The remaining component is the
residual which contains information about the “irregularities” found in the time-series decomposition.
Figure 7 shows graphically the extraction of the three components from the observed production of a selected plant. It is evident how the trend is characterized by a smoother profile, with less noise, while the residual absorbs all the “irregularities”. The seasonal component is used to analyze and understand the dynamics of the electric production and the behavior of the river on which the hydroplant lies. To apply the above described decomposition it is exploited the Python function seasonal-decompose, imported from the “statsmodel” library (which is taken from the “stats” package of R language).

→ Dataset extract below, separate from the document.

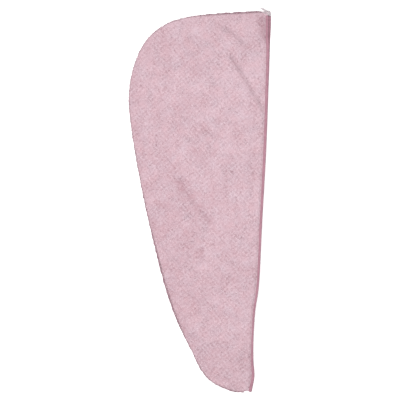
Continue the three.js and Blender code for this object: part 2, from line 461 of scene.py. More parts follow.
def trimmed(seam_points, mouth_points):
    """Two edges cut back to the two corners where they cross."""
    reach = round(corner_reach / Edge.step)

    def crossing(a, b):
        away = np.linalg.norm(a[:, None] - b[None], axis=2)
        return np.unravel_index(away.argmin(), away.shape)

    first = crossing(seam_points[:reach], mouth_points[:reach])
    last = crossing(seam_points[-reach:], mouth_points[-reach:])
    cut = []
    for points, start, end in zip((seam_points, mouth_points), first, last):
        cut.append(points[start : len(points) - reach + end + 1])
    for k in (0, -1):
        cut[0][k] = cut[1][k] = (cut[0][k] + cut[1][k]) / 2
    return Edge(cut[0], inside=1), Edge(cut[1], inside=-1)


def panel_edges(set_back):
    """The panel's own two edges inside the pattern's, scalloped by the seam's stitches."""
    share = np.linspace(0, 1, len(seam_edge.points))
    pull = 0.5 - 0.5 * np.cos(2 * np.pi * share * seam_edge.length / scallop_pitch)
    shows = by_share(share, showing) * mm
    seam_side = seam_edge.place(share, shows + scallop_depth * pull)
    share = np.linspace(0, 1, len(mouth_edge.points))
    free = bare(share * mouth_edge.length)
    taped = tape_inset + by_share(share, set_back) * mm
    mouth_side = mouth_edge.place(share, free * bare_inset + (1 - free) * taped)
    return trimmed(seam_side, mouth_side)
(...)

On top of the obtained decomposition, the training of the ANN can be set. The novel hybrid approach proposed is characterized by two ANNs having as output layer the
trend in one case and the
residuals in the other, which will be then summed up to the seasonality component previously extracted to recompose the function, according to (
5).
A preliminary analysis is conducted in order to assess the order of magnitude of the main parameters of the network: the size of the training set, the number of hidden layers, and the number of neurons in each hidden layer [
42,
43]. A hyperparameter optimization is performed varying the training set size and the number of neurons, selecting the combination of parameters that minimizes MAE. The number of neurons is assumed varying in the range [2,40] with step 2.
The three models selected for the comparison undertook themselves a hyper-parameter optimization to properly design their structure.